With real-time data collection and structured incident documentation, the timeline is different. The guard documented a suspicious person in the area at 2:47 a.m. That incident is timestamped. They noted the person’s description, direction of travel, and actions taken. That data is in the system immediately. When the property damage is discovered the next morning, you pull up the overnight patrol log, see the incident entry, and have a documented chain of events. If the damage is related to the suspicious person, you have a timestamped, detailed record. If it is unrelated, you can show the client exactly what your team observed and when. Either way, you have a defensible account of your operations.

From Logs to Intelligence

One often-overlooked benefit of real-time data collection is the ability to spot patterns. When incident data is captured consistently and centrally, you can analyze it. Are certain areas of a facility being targeted repeatedly? Are incidents clustered around specific times or shifts? Are particular types of situations going unresolved? This intelligence does not emerge from end-of-shift reports. It only emerges from structured, complete data analyzed over time.

Security firms using centralized incident data report that they catch emerging problems weeks or months before they would have surfaced in a traditional system. A pattern of after-hours access attempts that might have been invisible in disconnected reports becomes obvious when you can see every incident documented in one place.

Actionable Takeaways

  1. Audit your current incident documentation process. Are you capturing data while incidents happen, or hours after? The longer the lag, the more you are relying on memory instead of fact.
  2. Standardize what information gets collected during an incident. Inconsistent reports create liability gaps and slow down decision-making.
  3. Ensure dispatch and supervisors have live visibility into guard location and activity. Blind spots in your control room are blind spots in your liability protection.
  4. Use centralized incident data to identify patterns. Monthly analysis of documented incidents often reveals security gaps that individual reports never make visible.
  5. Give clients access to real-time incident documentation if contractually appropriate.

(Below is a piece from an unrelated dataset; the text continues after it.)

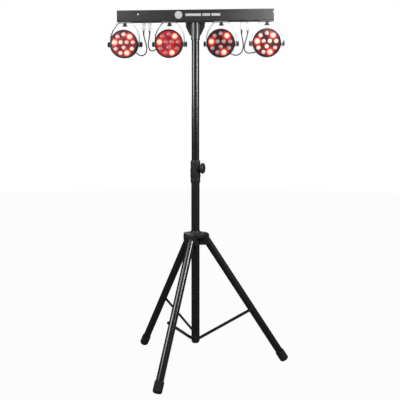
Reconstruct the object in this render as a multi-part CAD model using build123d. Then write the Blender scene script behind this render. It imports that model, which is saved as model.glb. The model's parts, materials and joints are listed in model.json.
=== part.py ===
from build123d import *
import math
import os

# A set of four round LED stage heads under a cross bar, on a telescopic mast with a folding tripod.
# Origin: on the floor, under the mast axis. +Z is up, X runs along the bar, and the heads face -Y.
# All sizes are in millimetres. An azimuth is counted from -Y towards +X, seen from above.

# --- Mast and stand -------------------------------------------------------------------------------
TUBE_R = 19.0                     # lower tube, outside
TUBE_BORE_R = 18.0
TUBE_LOW, TUBE_HIGH = 150.0, 944.5
MAST_R = 17.5                     # standard 35 mm mast
MAST_BORE_R = 16.3
MAST_LOW, MAST_HIGH = 700.0, 1549.0
COLLAR_R = 22.0
COLLAR_LOW, COLLAR_HIGH = 845.0, 948.0
LOCK_HEIGHT = 912.0               # axis of the mast lock knob
LOCK_AZIMUTH = 77.5
SLIDE_GAP = 0.3                   # between tubes that slide in one another
RUNNING_GAP = 0.1                 # between a pin and its hole
LOCK_STUD_R = 3.95                # the threaded stud of the two large lock knobs
LOCK_HOLE_R = 4.05
BASE_LOW, BASE_SPIGOT_HIGH = 107.0, 184.0

# --- Tripod ---------------------------------------------------------------------------------------
LEG_AZIMUTHS = (-16.5, 103.5, 223.5)
HUB_LOCK_AZIMUTH = 163.5          # midway between the two rear legs
PIVOT_RADIUS, PIVOT_HEIGHT = 45.0, 596.0
LEG_SPREAD = 32.8                 # degrees between a leg and the mast
LEG_R, LEG_WALL = 17.0, 1.2
KNUCKLE_R, KNUCKLE_HALF = 15.0, 16.8
LEG_START = 16.0                  # from the leg's pivot to the end of its tube
FOOT_R, FOOT_LENGTH, FOOT_ROUND, FOOT_BOTTOM = 20.5, 50.0, 9.0, 8.0
FOOT_END_HEIGHT = 6.2             # height of the middle of the foot's end
HUB_SLEEVE_R, HUB_LOW, HUB_HIGH, HUB_CONE_HIGH = 25.0, 565.0, 619.0, 629.0
HUB_CAP_R, HUB_CAP_LOW = 54.0, 600.0     # round cap that joins the three leg forks
HUB_OUTER_R = 63.0
HUB_LOCK_HEIGHT = 582.0
CHEEK_IN, CHEEK_OUT, CHEEK_BOSS = 17.5, 22.5, 25.0
BRACE_ALONG_LEG = 398.0           # from the leg's pivot to its brace
BRACE_FOOT_RADIUS, BRACE_FOOT_HEIGHT = 12.0, 132.0
BRACE_WIDTH, BRACE_THICK, BRACE_OFFSET = 13.5, 2.5, 21.0
BRACE_PIN_R, BRACE_HEAD_R = 3.0, 5.5
LEG_BOLT_R, LEG_BOLT_HEAD_R = 4.0, 7.0

# --- Bar ------------------------------------------------------------------------------------------
BAR_LENGTH, BAR_DEPTH, BAR_HEIGHT, BAR_WALL = 688.0, 56.0, 49.5, 1.5
BAR_BOTTOM = 1561.0
END_CAP = 2.5
PLUG_X = (-231.5, -204.5, 204.5, 231.5)
PLUG_LOW, PLUG_HIGH, PLUG_R = 1523.0, 1557.8, 8.2
SLEEVE_R, SLEEVE_LOW = 20.3, 1482.0
FLANGE_WIDTH, FLANGE_DEPTH, FLANGE_THICK = 84.5, 52.0, 4.3
FLANGE_TOP = BAR_BOTTOM - 0.2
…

Transparency builds trust and differentiates your firm from competitors who only provide end-of-month reports.

Conclusion

The shift from post-incident reporting to real-time data collection is not a technology trend; it is an operational reality for security firms that want faster response times, stronger liability protection, and client confidence. The firms making this shift are not replacing human security staff or removing human judgment from their operations. They are giving their supervisors, dispatchers, and guards the tools to operate more effectively by capturing information when it matters most: when incidents actually happen. The competitive advantage goes to firms that can show clients real-time operational proof, not reports written from memory hours later.

FAQ

What is the main difference between real-time data collection and traditional incident reporting?

Real-time data collection captures incident information while the guard is still on scene, creating timestamped records immediately. Traditional reporting waits until end of shift when supervisors interview guards and write summaries from memory. Real-time systems reduce investigation time and liability exposure because the data is complete and current.

Can real-time incident documentation reduce liability in a security dispute?

Yes. Timestamped, detailed records created at the point of action are far more defensible in litigation or complaint investigations than reports written after the fact from memory. When you can show exactly what your guard observed, when they observed it, and what actions they took, you have a documented account that is difficult to challenge.

How does real-time visibility improve dispatch and response time?

When supervisors and dispatchers can see guard locations and incidents as they occur, they can make resource decisions immediately instead of waiting for radio calls or end-of-shift reports. This means closer guards reach incidents faster and backup can be deployed before situations escalate.

Is real-time data collection expensive to implement for small security firms?

Implementation cost varies by platform and firm size, but most modern systems are designed to scale affordably. Small firms typically see a faster return on investment because the liability and efficiency gains apply regardless of firm size.

Does collecting real-time data create too much work for guards in the field?

Well-designed systems minimize field work by automating what can be automated and prompting only for essential information at the moment it is needed. Guards do not fill out long forms; they answer quick, structured questions while context is fresh. Most guards report that it is faster and more accurate than trying to remember details hours later.

What happens to historical incident data in a real-time system?

Centralized real-time systems store all historical data in one searchable location. This means you can quickly retrieve any past incident, compare patterns over time, and provide clients with comprehensive activity reports. Data storage and retrieval become faster and more reliable than paper-based systems.